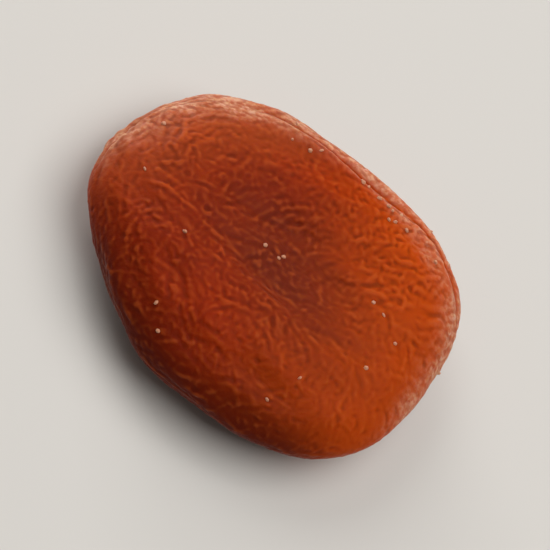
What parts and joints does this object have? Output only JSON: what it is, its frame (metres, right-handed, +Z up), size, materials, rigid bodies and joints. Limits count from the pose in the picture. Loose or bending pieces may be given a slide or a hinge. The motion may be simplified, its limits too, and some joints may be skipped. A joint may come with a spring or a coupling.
{
  "type": "dried apricot",
  "caption": "Whole pitted dried apricot: a plump oval disc with a dished face, a soft seam round one side and a puckered stem scar, resting on its domed underside.",
  "frame": {"origin": "on the surface that the fruit rests on, below the middle of its bounding box", "axes": "+Z up out of the dished face; +X along the fruit's length, from the stem scar to the blunt tip; the seam runs along the +Y shoulder"},
  "size_m": [0.0398, 0.0318, 0.0114],
  "materials": {
    "skin": "soft satin, wrinkled and faintly translucent"
  },
  "bodies": {
    "root": {"dried_apricot": "skin"}
  },
  "joints": []
}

▸ Problem to solve
Reproduce the material exactly, with every line intact.

▸ Finished task
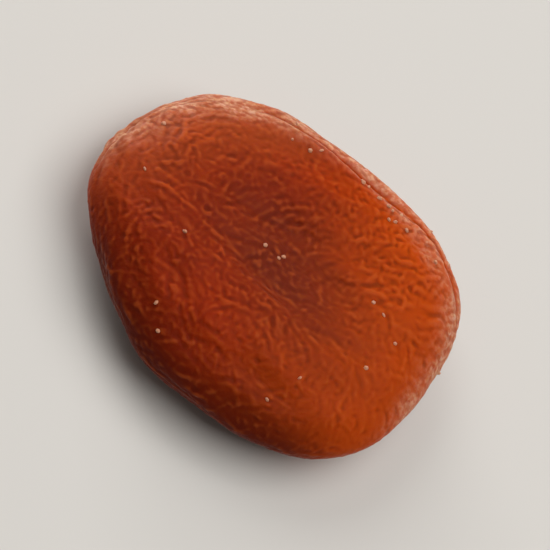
What parts and joints does this object have? Output only JSON: what it is, its frame (metres, right-handed, +Z up), size, materials, rigid bodies and joints. Limits count from the pose in the picture. Loose or bending pieces may be given a slide or a hinge. The motion may be simplified, its limits too, and some joints may be skipped. A joint may come with a spring or a coupling.
{
  "type": "dried apricot",
  "caption": "Whole pitted dried apricot: a plump oval disc with a dished face, a soft seam round one side and a puckered stem scar, resting on its domed underside.",
  "frame": {"origin": "on the surface that the fruit rests on, below the middle of its bounding box", "axes": "+Z up out of the dished face; +X along the fruit's length, from the stem scar to the blunt tip; the seam runs along the +Y shoulder"},
  "size_m": [0.0398, 0.0318, 0.0114],
  "materials": {
    "skin": "soft satin, wrinkled and faintly translucent"
  },
  "bodies": {
    "root": {"dried_apricot": "skin"}
  },
  "joints": []
}